F-35 fighter jet at Al-Dhafra Air Base in the UAE.
Mohamad Bazzi / The Washington Post
WASHINGTON (September 23, 2021) — In April, the Biden administration quietly approved $23 billion in weapons sales to the United Arab Emirates, including of F-35 jets and armed drones. This came after President Biden and his top aides announced, with great fanfare in their early weeks in office, that they would review a series of large arms deals to the UAE and Saudi Arabia, which were rushed through in the final months of the Trump administration.
Biden’s decision dashed hopes that he would change the U.S. relationship with autocratic allies and live up to his lofty rhetoric that human rights would be at the center of his foreign policy. The weapons sales also underscored how the Abraham Accords — a series of agreements signed last year for Arab states to normalize relations with Israel — were built on a contradiction: Then-President Donald Trump offered most of the countries involved substantial arms deals that will ultimately make the Middle East less safe and stable.

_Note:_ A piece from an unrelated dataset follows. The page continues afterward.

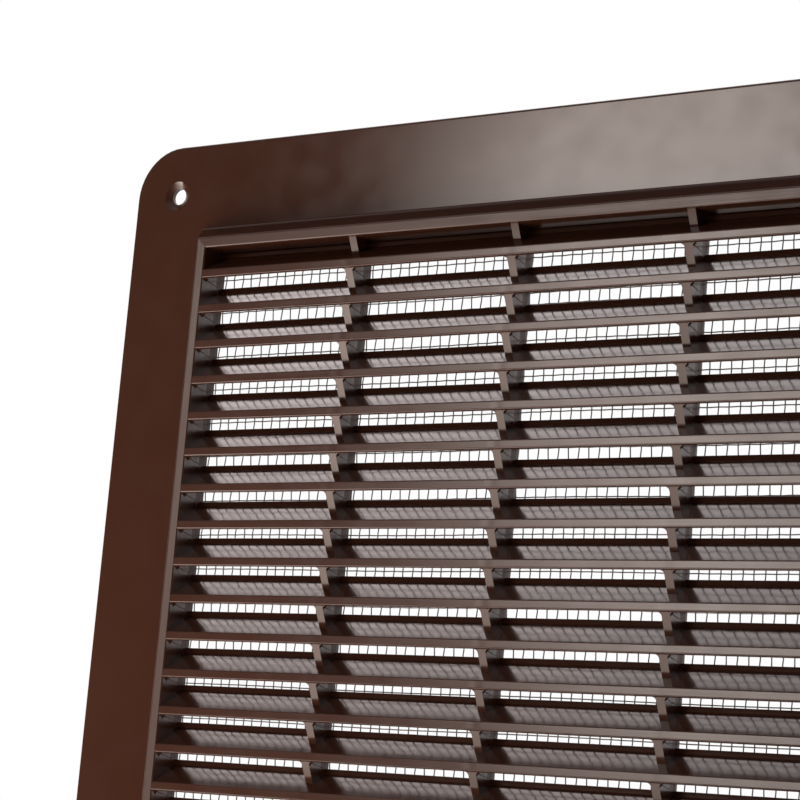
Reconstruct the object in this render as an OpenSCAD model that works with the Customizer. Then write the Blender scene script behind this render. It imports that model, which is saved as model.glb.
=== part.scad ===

The Biden administration should reconsider the sales, under a new proposal it is reportedly developing that would condition weapons sales to a country’s human rights record. The UAE has an abysmal history of supporting conflict in the region, especially over the past decade. Until it withdrew most of its ground troops in 2019, the UAE was the main partner of the Saudi-led war in Yemen, which has killed an estimated 233,000 people and instigated one of the world’s worst humanitarian disasters. Even after the withdrawal, the UAE continued providing weapons and support to abusive local militias in Yemen.
The UAE has also carried out airstrikes and drone attacks in Libya, and provided weapons to Libyan forces led by Khalifa Hifter, in violation of a U.N. arms embargo. A report by U.N. experts issued in December 2019 found that the UAE “routinely and sometimes blatantly supplied weapons” to its Libyan allies, including drones, air defense systems and armored vehicles.
Trump Defense Sec. Mattis meets with Crown Prince Mohammed bin Zayed
Moreover, the UAE has been at the center of two recent scandals that harm U.S. interests. Some of the UAE’s most senior leaders, including de facto ruler and Abu Dhabi crown prince Mohammed bin Zayed (known as MBZ), were invoked in the indictment of former Trump fundraiser Thomas Barrack. He was arrested in July on charges of failing to register as a foreign lobbyist, obstruction of justice and lying to investigators.
At the UAE’s behest, according to prosecutors, Barrack tried to persuade Trump and his advisers to weaken the U.S. relationship with the UAE’s rival, Qatar, which is home to the largest American military base in the Middle East. That base — and the Qatari government’s role as an intermediary with the Taliban — turned out to be critical to the U.S. evacuation effort from Afghanistan.
The UAE was also one of the authoritarian countries that deployed the Pegasus software developed by Israeli firm NSO Group to reportedly spy on dissidents, journalists, political opponents and Western officials. The UAE’s leaders used record oil revenue in the early 2000s to improve their image with the West, building branches of museums such as the Louvre and Guggenheim, opening Western university campuses and funding literary festivals. But after the Arab Spring uprisings in 2011, they became worried about their own ability to stay in power and turned more repressive.
The UAE began a crackdown on internal dissent, arresting dozens of government critics. It scaled back meager freedoms and worked to undermine Islamist movements throughout the region, especially the Muslim Brotherhood in Egypt. It also built its own sophisticated hacking and cyberwarfare operation, using former U.S. intelligence officials.
On Sept. 14, the Justice Department announced that three former U.S. operatives had admitted to hacking crimes and providing the UAE with advanced technology while they worked for DarkMatter, a company linked to the UAE government.
The Biden administration should not reward the UAE’s destabilizing activities, aggressive foreign policy and internal repression with a massive sale of dozens of F-35 fighter jets, long-range armed drones and $10 billion worth of missiles and bombs. More broadly, the large-scale weapons deal sends the wrong message to the Middle East and the world. The highly touted Abraham Accords that supposedly broke a decades-long bottleneck in Arab-Israeli peacemaking have turned into an arms bonanza.
One day after announcing a normalization deal between Israel and Morocco, the Trump administration notified Congress of its plans to sell $1 billion in sophisticated drones and missiles to Morocco. As he prepared to sign the Abraham Accords at the White House last year, then-Israeli Prime Minister Benjamin Netanyahu came with his own weapons wish list: $8 billion in new F-35s, V-22 Osprey aircraft and Apache attack helicopters.
It’s unclear how far along the Israeli request is in the approval process, but after clearing the UAE’s massive deal, the Biden administration will have a hard time rejecting other sales. Biden missed the chance to fix one of his predecessors’ final mistakes: turning the normalization agreements between Israel and Arab countries into an arms race that could fuel new conflicts in the Middle East.
If Biden continues down this path, he will be complicit in a fresh wave of regional instability and bloodshed.